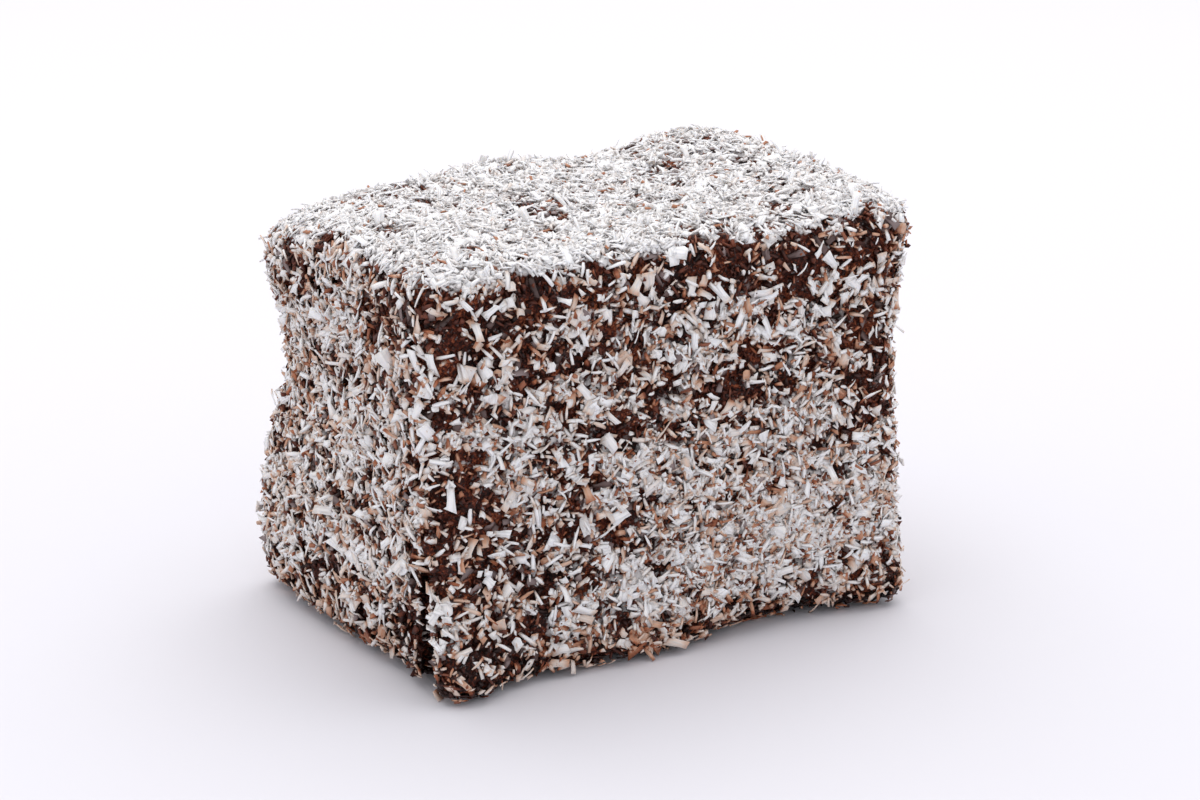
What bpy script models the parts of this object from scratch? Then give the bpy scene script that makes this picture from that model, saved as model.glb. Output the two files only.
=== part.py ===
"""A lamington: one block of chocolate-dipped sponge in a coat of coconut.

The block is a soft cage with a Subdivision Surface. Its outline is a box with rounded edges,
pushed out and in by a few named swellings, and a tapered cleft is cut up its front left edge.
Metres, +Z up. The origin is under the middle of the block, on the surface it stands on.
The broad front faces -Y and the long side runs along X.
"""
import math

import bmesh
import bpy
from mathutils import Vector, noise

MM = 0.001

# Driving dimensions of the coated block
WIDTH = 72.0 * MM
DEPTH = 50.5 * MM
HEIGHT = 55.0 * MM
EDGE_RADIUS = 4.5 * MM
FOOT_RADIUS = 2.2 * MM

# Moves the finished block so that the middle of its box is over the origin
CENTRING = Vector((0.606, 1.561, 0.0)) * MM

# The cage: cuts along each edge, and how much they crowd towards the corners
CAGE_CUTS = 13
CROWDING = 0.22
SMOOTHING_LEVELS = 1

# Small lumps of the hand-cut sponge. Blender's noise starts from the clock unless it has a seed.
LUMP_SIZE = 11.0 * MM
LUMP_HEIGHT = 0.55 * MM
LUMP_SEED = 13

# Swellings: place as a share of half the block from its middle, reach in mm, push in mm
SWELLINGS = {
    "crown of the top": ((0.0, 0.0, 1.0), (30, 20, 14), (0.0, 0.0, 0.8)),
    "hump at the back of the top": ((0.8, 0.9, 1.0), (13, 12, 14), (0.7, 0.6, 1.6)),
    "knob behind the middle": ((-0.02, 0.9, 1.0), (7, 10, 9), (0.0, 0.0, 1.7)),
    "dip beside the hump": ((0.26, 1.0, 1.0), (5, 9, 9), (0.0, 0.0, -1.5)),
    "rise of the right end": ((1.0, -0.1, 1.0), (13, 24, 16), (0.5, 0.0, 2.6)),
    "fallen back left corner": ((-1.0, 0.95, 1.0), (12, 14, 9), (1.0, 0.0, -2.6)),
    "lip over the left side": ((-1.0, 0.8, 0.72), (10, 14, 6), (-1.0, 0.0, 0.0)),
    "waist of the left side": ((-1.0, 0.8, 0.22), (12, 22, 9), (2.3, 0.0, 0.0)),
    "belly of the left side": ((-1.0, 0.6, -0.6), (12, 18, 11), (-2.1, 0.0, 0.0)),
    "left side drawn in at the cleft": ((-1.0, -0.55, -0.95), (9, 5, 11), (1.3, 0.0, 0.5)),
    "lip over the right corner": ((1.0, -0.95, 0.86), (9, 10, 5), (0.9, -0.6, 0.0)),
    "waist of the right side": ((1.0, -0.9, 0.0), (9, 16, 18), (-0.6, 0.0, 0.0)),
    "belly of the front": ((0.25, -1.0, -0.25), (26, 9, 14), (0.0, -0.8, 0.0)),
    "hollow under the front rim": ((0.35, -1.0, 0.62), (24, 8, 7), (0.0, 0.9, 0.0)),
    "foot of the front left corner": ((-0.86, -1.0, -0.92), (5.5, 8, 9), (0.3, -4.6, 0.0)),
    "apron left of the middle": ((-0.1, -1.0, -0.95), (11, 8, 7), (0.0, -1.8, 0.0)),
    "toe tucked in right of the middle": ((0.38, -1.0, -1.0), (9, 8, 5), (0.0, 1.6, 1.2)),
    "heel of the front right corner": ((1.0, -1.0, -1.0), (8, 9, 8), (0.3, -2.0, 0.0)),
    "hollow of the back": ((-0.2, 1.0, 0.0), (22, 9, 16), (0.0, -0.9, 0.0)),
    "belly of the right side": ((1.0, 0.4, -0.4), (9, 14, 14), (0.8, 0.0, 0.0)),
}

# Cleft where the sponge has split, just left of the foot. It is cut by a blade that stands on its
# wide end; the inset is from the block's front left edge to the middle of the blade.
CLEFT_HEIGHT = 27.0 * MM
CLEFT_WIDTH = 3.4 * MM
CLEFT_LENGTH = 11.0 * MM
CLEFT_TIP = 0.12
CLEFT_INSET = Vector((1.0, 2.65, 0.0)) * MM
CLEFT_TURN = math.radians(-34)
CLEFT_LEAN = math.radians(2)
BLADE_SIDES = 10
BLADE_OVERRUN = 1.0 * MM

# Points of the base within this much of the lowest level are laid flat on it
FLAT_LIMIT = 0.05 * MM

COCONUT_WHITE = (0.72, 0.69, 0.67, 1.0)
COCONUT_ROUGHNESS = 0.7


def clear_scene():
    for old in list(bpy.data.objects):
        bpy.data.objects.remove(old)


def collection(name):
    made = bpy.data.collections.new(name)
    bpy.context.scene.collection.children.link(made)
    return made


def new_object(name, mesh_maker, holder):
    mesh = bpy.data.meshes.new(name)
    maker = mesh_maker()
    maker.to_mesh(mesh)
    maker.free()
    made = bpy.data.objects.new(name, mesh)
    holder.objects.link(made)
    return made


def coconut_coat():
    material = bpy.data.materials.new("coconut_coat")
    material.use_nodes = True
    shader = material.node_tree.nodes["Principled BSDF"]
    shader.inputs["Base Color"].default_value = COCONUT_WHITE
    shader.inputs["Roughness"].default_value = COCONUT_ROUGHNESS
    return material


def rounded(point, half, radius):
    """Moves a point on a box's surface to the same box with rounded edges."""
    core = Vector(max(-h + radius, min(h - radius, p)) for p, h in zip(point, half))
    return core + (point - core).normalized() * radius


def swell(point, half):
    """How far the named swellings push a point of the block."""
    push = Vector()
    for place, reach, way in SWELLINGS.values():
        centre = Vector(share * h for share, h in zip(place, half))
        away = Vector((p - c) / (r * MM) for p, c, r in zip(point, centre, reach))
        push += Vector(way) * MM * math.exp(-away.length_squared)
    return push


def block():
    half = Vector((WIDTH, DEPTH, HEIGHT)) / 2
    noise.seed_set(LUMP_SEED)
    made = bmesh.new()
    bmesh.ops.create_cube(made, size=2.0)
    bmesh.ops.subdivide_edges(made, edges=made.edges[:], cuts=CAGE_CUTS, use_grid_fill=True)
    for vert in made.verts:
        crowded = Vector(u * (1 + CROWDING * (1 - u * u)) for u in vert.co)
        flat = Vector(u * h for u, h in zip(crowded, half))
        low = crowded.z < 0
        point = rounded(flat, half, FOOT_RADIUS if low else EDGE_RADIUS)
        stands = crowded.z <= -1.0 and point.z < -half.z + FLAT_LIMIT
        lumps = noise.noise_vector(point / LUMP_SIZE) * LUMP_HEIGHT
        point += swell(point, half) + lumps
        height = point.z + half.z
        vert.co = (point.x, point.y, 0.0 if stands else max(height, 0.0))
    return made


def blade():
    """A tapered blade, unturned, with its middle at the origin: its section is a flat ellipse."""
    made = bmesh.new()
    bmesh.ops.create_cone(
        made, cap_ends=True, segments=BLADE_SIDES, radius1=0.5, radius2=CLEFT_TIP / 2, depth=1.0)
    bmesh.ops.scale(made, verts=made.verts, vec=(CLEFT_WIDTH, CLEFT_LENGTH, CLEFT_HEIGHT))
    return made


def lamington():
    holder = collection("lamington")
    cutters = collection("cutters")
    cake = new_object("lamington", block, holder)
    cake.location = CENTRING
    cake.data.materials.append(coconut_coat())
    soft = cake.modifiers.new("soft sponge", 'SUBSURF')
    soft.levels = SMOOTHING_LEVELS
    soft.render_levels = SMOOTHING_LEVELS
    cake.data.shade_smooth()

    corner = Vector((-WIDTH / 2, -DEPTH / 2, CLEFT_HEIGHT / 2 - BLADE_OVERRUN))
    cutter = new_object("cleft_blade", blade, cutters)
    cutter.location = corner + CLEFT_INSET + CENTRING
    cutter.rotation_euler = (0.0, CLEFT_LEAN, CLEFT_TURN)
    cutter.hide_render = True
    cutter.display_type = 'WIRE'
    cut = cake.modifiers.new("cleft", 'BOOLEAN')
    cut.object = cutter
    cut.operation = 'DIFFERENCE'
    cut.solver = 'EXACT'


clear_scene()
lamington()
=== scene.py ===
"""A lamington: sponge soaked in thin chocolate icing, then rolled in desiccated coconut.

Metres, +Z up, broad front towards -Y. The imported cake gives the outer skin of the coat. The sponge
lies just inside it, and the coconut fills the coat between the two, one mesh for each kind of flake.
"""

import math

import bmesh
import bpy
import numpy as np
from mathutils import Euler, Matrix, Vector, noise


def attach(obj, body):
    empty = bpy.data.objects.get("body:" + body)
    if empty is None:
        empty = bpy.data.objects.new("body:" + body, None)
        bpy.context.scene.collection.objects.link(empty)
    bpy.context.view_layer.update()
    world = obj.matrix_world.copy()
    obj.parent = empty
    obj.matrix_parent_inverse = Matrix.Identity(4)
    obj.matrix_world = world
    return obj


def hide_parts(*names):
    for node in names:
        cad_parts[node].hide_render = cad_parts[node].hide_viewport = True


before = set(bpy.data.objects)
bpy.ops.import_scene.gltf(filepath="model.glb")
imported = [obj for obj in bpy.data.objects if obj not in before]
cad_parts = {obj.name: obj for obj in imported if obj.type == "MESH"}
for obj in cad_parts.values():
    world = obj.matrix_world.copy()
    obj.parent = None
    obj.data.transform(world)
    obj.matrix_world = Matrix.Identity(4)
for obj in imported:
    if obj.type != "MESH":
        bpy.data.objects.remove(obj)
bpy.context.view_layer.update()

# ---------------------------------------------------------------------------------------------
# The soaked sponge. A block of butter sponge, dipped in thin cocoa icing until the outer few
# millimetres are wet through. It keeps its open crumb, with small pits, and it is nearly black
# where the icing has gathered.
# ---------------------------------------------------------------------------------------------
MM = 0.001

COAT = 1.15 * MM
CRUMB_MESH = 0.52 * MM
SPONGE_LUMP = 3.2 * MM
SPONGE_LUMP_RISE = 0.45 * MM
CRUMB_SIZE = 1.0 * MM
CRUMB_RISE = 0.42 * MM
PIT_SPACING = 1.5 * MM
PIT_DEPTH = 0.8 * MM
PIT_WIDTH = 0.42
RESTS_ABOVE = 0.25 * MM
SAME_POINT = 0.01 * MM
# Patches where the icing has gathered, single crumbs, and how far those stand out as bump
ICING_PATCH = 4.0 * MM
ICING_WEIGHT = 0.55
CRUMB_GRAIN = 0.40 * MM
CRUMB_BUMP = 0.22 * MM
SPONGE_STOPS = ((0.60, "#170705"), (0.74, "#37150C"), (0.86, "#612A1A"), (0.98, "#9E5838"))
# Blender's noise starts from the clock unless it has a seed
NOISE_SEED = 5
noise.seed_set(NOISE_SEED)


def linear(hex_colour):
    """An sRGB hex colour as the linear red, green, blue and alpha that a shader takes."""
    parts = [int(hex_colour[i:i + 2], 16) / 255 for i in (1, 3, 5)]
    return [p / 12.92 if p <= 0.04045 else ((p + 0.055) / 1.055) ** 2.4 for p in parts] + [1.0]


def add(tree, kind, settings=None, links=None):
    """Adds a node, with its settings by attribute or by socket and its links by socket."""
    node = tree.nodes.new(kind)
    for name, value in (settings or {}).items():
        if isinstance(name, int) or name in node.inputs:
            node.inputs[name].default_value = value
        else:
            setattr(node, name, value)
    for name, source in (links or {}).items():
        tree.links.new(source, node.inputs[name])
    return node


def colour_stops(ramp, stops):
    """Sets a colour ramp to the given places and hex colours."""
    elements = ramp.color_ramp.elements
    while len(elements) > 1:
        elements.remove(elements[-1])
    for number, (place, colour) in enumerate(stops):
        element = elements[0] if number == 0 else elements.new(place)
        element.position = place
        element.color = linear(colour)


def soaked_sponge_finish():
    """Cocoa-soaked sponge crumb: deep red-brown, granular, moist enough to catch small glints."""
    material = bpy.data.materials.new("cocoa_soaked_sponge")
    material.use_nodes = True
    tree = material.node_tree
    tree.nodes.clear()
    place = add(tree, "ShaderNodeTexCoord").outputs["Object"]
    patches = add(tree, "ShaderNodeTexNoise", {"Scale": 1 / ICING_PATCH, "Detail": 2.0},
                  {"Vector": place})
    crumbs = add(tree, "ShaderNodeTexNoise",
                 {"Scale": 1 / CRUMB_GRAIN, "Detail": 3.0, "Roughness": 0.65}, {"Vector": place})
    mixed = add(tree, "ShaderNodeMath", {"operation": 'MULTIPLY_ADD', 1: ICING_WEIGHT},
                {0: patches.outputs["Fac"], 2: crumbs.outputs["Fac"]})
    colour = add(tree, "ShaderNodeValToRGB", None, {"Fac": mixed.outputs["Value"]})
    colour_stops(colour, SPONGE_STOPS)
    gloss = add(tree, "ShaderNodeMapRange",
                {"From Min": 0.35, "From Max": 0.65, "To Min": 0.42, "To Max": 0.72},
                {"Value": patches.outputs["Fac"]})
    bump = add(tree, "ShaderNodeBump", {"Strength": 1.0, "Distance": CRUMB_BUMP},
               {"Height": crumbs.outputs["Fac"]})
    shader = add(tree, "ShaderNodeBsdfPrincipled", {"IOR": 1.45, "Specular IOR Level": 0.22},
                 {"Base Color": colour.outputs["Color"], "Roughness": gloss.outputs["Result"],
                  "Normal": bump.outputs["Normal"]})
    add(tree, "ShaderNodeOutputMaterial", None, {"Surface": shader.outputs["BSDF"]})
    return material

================

-- STATED GOAL --
Reproduce exactly, please, only the lines from the start of the data above to the line that contains "coat of coconut.", with both ends kept.

-- TASK OUTPUT --
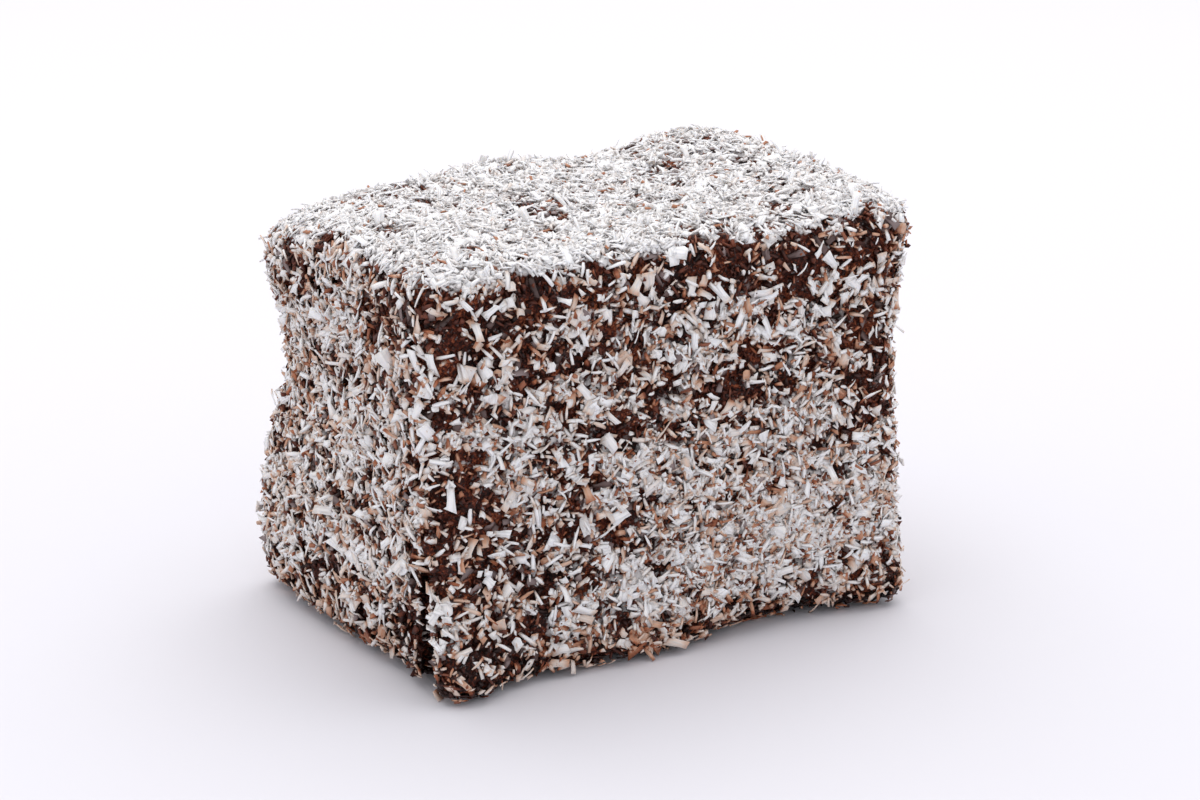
What bpy script models the parts of this object from scratch? Then give the bpy scene script that makes this picture from that model, saved as model.glb. Output the two files only.
=== part.py ===
"""A lamington: one block of chocolate-dipped sponge in a coat of coconut.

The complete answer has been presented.